In mid-June I recommended B&G Foods (BGS) as a good stock to own in an IRA because of its healthy dividend and reasonable growth prospects. Within a week, the stock price increased more than 15% and I decided to rescind the recommendation in a follow-up article. This decision was based solely on valuation and the belief the share price increase wasn't warranted at that time. I also felt there were other, more attractive opportunities in the food sector. I also recommended a covered call strategy and wrote "And for those unwilling to engage in a call writing strategy, it is probably more advantageous to wait for a pullback in the share price."
That pullback occurred yesterday when the stock dipped to $17.75. Unfortunately it did not stay there long and closed at $18.51. As I write this, the stock is trading at about $19 and the yield is a bit below 4.5%. As an income play, I would still like the price a bit below yesterday's close. But for an alternative income play, I still like buying the shares and selling covered calls, especially the February $20s which are currently at $1.25 bid. Added to the two dividends between now and the call date, the return is about 9% in less than seven months.
What happened yesterday? B&G Foods released earnings after the market closed on July 26. EPS beat estimates by a penny and revenues were in line with expectations. Management reiterated its full year earnings guidance. Seems like good news, right? Well, the share price fell nearly $2, or almost 9%, the next day. Was it an overreaction?
When David L. Wenner, president/CEO of B&G Foods, was asked about the price action during an interview on James Cramer's Mad Money, he said:
I think we spoiled investors and analysts by having quarter after quarter of increasing our projections .... We'll do for the year what we said we were going to do and the reaction is what you saw, but we're still projecting an increase for the second half. Nothing is broken here except that we didn't raise the projection even further.

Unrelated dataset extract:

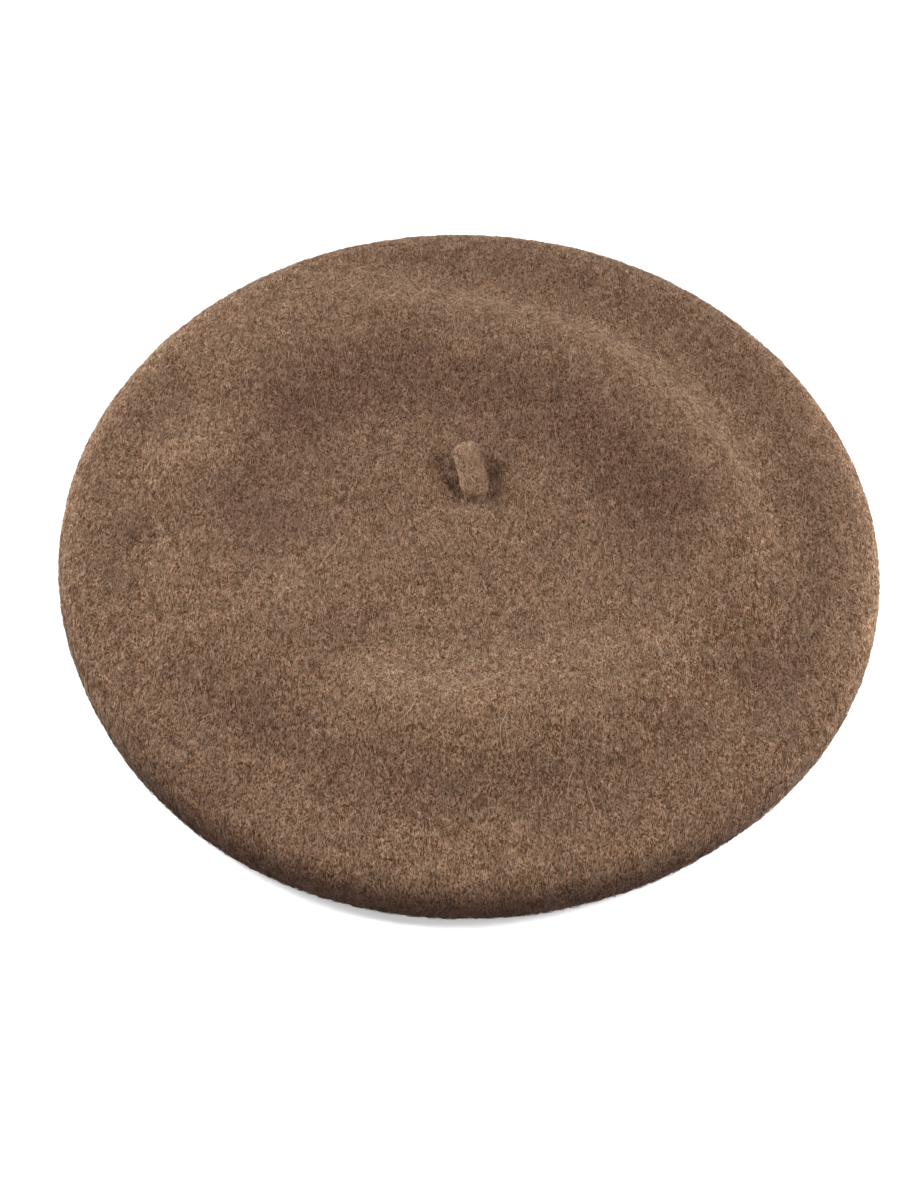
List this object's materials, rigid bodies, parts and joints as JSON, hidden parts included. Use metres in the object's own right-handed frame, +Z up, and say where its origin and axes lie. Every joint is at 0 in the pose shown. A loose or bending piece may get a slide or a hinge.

When questioned about the safety or a potential cut in the dividend, he replied:
That's outrageous. After we pay interest, taxes and capex we're giving out 55% of our free cash flow, so if anything, I expected a knock of you're putting too much of your cash on the balance sheet and you need to give out more in dividends and the dividend absolutely is not at risk at all.
The company had some negatives in the report. As expected, costs were increasing, including the cost of corn syrup and packaging. PepsiCo (PEP), whose Frito-Lay division competes head to head in certain markets, noted the same cost pressures. What was a bit more surprising was "a net decrease in pricing of $1.5 million and an increase in coupon and slotting expenses of $1.2 million." These factors were probably also instrumental in the share price decline. There have also been some headwinds at supermarket chains and more pressure from private label products.
It expects to be able to raise prices later this year and has had strong growth in dollar stores and Wal-Mart (WMT). It still remains a well-managed company, the balance sheet is good and it's always looking to increase product offerings by buying products that the larger companies find are too small to bother with. My only reservation is that I am a bit greedy when it comes to the dividend, and would like to see the price just a bit lower before owning more shares as a straight dividend play.
Additional disclosure: I have sold covered calls against BGS and PEP in the past. I also may buy more shares of BGS or PEP at any time.